# Recurrent biochemical pregnancies after IVF



## Stelbud (Feb 8, 2011)

Hi,

I've had 3 IVF attempts now and 2 of them have resulted in biochemical pregnancies.

I just wondered if anyone else had experienced this and what if any solutions anyone had found? Don't know whether just to give up!

Thanks,
Stelbud x


----------



## Han72 (Feb 15, 2007)

Hi hon

so sorry to hear of your biochems   Was your left tube removed? Some docs think damaged tubes can contain toxic fluid that can damage an embryo...

There is also a whole raft of immune testing that might explain the biochems, you can find lots of info here:

http://www.fertilityfriends.co.uk/forum/index.php?topic=242395.msg3904717#msg3904717

However I've just seen your hydrosalpinx post you say your levels are still rising Are they doubling every 48-72 hours?

xxx


----------



## Stelbud (Feb 8, 2011)

Thanks for the reply. My left tube is damaged but the doctors say it would be too dangerous to remove because I could permanently damage my bowel. I do have a hydrosalpinx so it could be the fluid but the professor at the clinic said it was small and shouldn't cause any problems.

My first hcg came out as 43 (it should have been a min of 50), a second test 3 days later came back at 110. I know on their own my levels don't look too bad but I've been bleeding heavily for the last couple of days with blood clots and cramping.The same happened last time I had the chem pregnancy (and my levels also increased then before dropping).  The clinic have said that it doesn't look good. I have to go for a repeat test tomorrow.

I'm seriously wondering whether just to give up and start progressing adoption (I know I have to wait 6 months) but if there is something simple like taking a bit of aspirin then I could possibly tempted to have another go. 

I suspect it probably is linked to the hydro and there won't be anything they can do, am just hoping someone on here can give me some inspiration!

I see that you are considering your options, are you any further forward as to what you mght do?

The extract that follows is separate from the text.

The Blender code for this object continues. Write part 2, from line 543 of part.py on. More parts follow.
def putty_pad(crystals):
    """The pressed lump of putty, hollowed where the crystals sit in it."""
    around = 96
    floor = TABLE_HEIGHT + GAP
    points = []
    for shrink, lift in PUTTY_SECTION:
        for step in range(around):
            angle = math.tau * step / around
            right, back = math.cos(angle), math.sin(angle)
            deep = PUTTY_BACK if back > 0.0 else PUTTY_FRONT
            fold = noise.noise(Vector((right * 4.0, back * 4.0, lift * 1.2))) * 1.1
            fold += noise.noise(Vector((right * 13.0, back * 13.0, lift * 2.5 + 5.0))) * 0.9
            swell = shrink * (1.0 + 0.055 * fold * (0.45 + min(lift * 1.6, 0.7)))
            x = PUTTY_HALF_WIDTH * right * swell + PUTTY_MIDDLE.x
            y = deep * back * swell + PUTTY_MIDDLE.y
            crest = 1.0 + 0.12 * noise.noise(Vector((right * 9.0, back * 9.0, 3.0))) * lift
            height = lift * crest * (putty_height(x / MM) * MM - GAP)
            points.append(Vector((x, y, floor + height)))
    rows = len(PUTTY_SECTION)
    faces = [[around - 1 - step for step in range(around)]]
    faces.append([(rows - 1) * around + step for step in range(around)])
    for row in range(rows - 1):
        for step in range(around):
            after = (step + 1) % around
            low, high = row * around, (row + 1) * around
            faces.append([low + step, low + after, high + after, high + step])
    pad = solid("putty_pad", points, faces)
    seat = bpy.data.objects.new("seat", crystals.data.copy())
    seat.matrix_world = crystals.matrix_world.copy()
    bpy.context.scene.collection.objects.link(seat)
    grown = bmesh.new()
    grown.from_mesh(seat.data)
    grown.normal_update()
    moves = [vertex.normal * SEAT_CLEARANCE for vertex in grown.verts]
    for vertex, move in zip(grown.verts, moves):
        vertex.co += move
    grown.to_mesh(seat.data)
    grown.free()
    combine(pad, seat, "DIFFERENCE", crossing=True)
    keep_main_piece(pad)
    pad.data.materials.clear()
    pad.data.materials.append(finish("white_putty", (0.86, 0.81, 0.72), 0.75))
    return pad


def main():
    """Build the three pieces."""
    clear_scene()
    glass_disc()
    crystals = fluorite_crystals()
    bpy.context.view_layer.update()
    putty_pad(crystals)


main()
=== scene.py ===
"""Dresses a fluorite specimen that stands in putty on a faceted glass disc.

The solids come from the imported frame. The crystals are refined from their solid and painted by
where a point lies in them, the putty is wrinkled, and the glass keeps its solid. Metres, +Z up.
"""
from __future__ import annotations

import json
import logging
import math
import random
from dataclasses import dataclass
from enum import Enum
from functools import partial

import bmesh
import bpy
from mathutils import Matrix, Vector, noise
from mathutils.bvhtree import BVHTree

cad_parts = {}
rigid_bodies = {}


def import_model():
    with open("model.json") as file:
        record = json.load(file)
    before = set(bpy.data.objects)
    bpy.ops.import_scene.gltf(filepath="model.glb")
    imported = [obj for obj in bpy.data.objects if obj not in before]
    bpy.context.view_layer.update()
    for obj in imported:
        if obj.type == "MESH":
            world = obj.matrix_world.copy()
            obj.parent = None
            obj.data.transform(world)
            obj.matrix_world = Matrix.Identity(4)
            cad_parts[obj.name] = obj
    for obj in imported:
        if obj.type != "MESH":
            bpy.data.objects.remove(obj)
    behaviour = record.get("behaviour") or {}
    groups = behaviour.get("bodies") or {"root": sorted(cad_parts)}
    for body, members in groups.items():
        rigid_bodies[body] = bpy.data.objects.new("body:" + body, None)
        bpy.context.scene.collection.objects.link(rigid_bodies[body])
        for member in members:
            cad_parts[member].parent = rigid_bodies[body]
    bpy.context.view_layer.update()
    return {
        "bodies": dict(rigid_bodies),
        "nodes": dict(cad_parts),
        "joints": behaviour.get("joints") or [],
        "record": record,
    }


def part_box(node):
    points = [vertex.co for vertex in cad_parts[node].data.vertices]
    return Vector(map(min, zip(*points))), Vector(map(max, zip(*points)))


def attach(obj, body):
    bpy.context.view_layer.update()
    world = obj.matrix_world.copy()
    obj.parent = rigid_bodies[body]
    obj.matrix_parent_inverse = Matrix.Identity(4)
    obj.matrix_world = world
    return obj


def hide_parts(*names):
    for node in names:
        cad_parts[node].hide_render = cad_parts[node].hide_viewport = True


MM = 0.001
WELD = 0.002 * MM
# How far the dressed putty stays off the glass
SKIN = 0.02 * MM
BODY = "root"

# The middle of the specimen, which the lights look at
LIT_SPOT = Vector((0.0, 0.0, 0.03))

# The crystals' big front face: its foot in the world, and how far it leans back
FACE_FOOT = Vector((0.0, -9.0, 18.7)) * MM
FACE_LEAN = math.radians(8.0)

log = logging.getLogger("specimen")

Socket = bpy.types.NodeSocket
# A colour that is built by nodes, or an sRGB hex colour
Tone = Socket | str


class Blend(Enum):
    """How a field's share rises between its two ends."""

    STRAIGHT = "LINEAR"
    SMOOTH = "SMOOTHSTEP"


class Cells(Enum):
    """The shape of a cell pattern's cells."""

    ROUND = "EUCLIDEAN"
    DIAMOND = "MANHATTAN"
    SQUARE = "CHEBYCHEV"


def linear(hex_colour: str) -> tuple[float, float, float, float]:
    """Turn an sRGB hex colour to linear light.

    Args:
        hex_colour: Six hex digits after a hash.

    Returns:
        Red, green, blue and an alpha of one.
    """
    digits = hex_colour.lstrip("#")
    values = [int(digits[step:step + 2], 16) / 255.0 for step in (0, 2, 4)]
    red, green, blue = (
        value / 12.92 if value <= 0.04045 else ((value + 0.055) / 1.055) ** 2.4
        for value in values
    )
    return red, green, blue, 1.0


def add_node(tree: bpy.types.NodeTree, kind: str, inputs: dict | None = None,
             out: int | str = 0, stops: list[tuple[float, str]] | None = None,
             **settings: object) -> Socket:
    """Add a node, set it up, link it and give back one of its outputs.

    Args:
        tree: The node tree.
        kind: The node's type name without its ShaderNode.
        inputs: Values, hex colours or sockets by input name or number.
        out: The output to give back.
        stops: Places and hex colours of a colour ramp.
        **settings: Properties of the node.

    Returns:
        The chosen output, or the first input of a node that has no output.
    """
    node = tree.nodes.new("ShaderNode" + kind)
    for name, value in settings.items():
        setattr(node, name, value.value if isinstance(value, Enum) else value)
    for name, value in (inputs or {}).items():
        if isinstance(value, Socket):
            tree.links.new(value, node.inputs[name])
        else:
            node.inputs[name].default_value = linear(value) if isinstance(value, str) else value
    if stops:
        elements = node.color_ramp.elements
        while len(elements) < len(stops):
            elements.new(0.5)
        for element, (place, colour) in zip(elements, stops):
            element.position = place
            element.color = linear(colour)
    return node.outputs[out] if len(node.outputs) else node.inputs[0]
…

Thanks again for the post.

Stelbud xx


----------



## Han72 (Feb 15, 2007)

Hi again hon

I think it might be worth getting a second opinion on the hydro and whether the tube can be removed or not. It sounds like you might have endometriosis making the tube stick to your bowel which (wIth all due respect to your current doc) another specialist may be able to fix. 

However, for now, your numbers are rising as they should even if you are bleeding so I'm hoping that they keep going the right way and that this embie is a sticky one    for the bloods today! 

Xxx


----------



## Stelbud (Feb 8, 2011)

Blood came back at 74 so on it's way back down which I knew it would be.....


----------



## Han72 (Feb 15, 2007)

Oh hon, I'm so sorry to hear that     This is just heartbreaking   Have they asked you to retest or is it now a matter of waiting for a follow-up?

Xxx


----------